The British Lung Foundation was established by Professor Sir Malcolm Green and a group of British lung specialists in 1984.

In December 2019, Asthma UK and the British Lung Foundation announced that they had agreed to merge, to form Asthma UK and the British Lung Foundation Partnership. It was expected that the merged charity would save around £2 million a year in running costs compared to operating independently. Kay Boycott was appointed as the first chief executive of the partnership, having been the incumbent chief executive of Asthma UK at the time of the merger. The British Lung Foundation's records with the Charity Commission and Companies House were renamed and remain in use, while Asthma UK's records were left dormant. On 24 February 2022, the charity announced that the organisation had been renamed to Asthma and Lung UK, styled as Asthma + Lung UK.

Asthma + Lung UK appointed Sarah Sleet as its new chief executive officer in January 2024. She replaced Sarah Woolnough, who had been in post for the previous three years.

Asthma + Lung UK is a member of the Smokefree Action Coalition.

== Patient Information and Support ==
The charity provides a range of information for patients and carers. These include patient passports to help people identify what care the should have received. Self-management plans help to support day to day living with a lung condition, as well as how to deal with acute attacks (acute exacetbatiosn) when they occur.

Asthma + Lung UK provide a comprehensive range of inhaler technique videos. People using inhalers are advised to check their own technique agasint these at least twice a year to make sure they are getting the best out of their medication.

== Research ==
Asthma + Lung UK – and its previous incarnations – is known for the research it has been carrying out into asthma and lung disease for the past decades. It has informed a number of parliamentary debates on the issue.

Since 2012, Asthma UK has conducted an annual survey of people with asthma, looking into their experience of living with the condition and the care they receive. The survey has been taken over and continued by Asthma + Lung UK since the merger with the British Lung Foundation.

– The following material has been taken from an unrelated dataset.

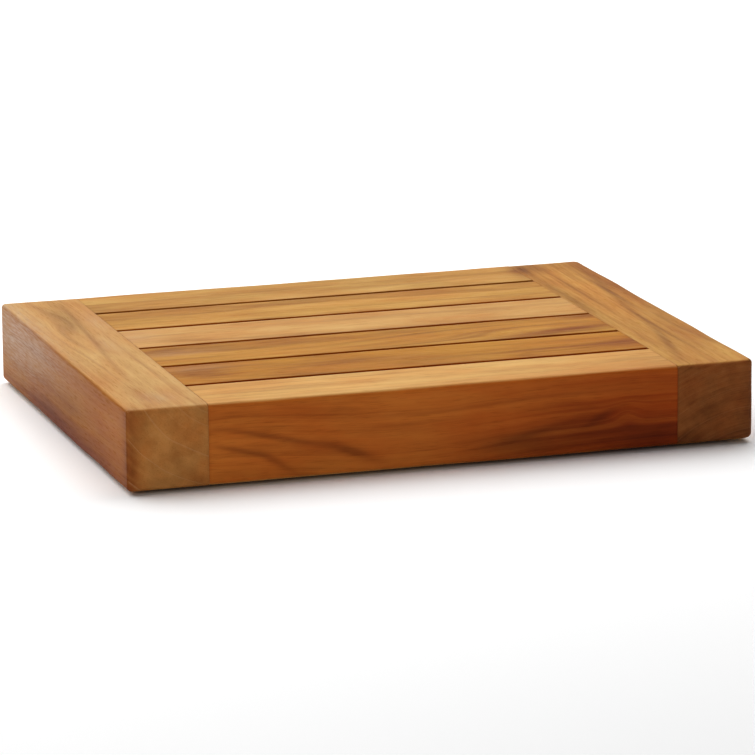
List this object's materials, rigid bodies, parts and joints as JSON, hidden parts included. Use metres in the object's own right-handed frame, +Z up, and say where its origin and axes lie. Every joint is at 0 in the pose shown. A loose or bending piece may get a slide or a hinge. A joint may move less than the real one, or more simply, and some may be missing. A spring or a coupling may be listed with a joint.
{
  "type": "slatted bath mat",
  "caption": "Thick rectangular teak bath mat: flush slats in a heavy doweled frame with straight drain gaps, battens underneath and round rubber feet.",
  "frame": {"origin": "middle of the footprint, on the floor under the rubber feet", "axes": "+X along the slats to the right, +Y towards the back, +Z up"},
  "size_m": [0.508, 0.403, 0.067],
  "materials": {
    "oiled_teak": "planed, eased and oiled, satin",
    "beech_dowel": "fluted, bare",
    "stainless_steel": "plain, as made",
    "black_rubber": "moulded, matte"
  },
  "bodies": {
    "root": {"end_rail_left": "oiled_teak", "end_rail_right": "oiled_teak", "front_rail": "oiled_teak", "back_rail": "oiled_teak", "slat_1": "oiled_teak", "slat_2": "oiled_teak", "slat_3": "oiled_teak", "slat_4": "oiled_teak", "batten_left": "oiled_teak", "batten_right": "oiled_teak", "batten_screws_left": "stainless_steel", "batten_screws_right": "stainless_steel", "dowel_front_left_upper": "beech_dowel", "dowel_front_left_lower": "beech_dowel", "foot_front_left": "black_rubber", "washer_front_left": "stainless_steel", "foot_screw_front_left": "stainless_steel", "dowel_back_left_upper": "beech_dowel", "dowel_back_left_lower": "beech_dowel", "foot_back_left": "black_rubber", "washer_back_left": "stainless_steel", "foot_screw_back_left": "stainless_steel", "dowel_front_right_upper": "beech_dowel", "dowel_front_right_lower": "beech_dowel", "foot_front_right": "black_rubber", "washer_front_right": "stainless_steel", "foot_screw_front_right": "stainless_steel", "dowel_back_right_upper": "beech_dowel", "dowel_back_right_lower": "beech_dowel", "foot_back_right": "black_rubber", "washer_back_right": "stainless_steel", "foot_screw_back_right": "stainless_steel"}
  },
  "joints": []
}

In 2014, Asthma UK founded the Centre for Applied Research in asthma at the University of Edinburgh. The Centre has been a regular participant in the Scottish Parliament's Cross-Party Group on Lung Health since its inception in 2021.

In 2018 the British Lung Foundation helped found the Taskforce for Lung Health, which brought together representatives from over 40 organisations in the sector to make recommendations on how to improve treatment for lung disease in the UK. In 2020, the taskforce revealed that lung patients' symptoms had improved during lockdown as a result of a drop in air pollution. However in 2021, it warned that one fifth of lung disease patients had to wait more than a year for a prognosis, and risked dying before they were even diagnosed.

In 2023, Asthma + Lung UK published research which suggested up to 750,000 people in England were being misdiagnosed with asthma, due to a lack of simple tests for common lung conditions. The research claimed these misdiagnoses cost the government an estimated £132 million each year.

Research published by the charity in 2024 showed that while deaths from asthma attacks were up by a quarter since 2010, two thirds of asthma deaths were preventable.

== Funding ==
From 2021 to 2022, Asthma + Lung UK raised £13.9 million. Of this amount, £5.1m came from legacies (37%), £4.3m from donations (31%), £1.4m from fundraising (10%), £1.3m from grants (9%), £0.5m from gifts in kind (4%), and £0.4m from its investment portfolio (3%).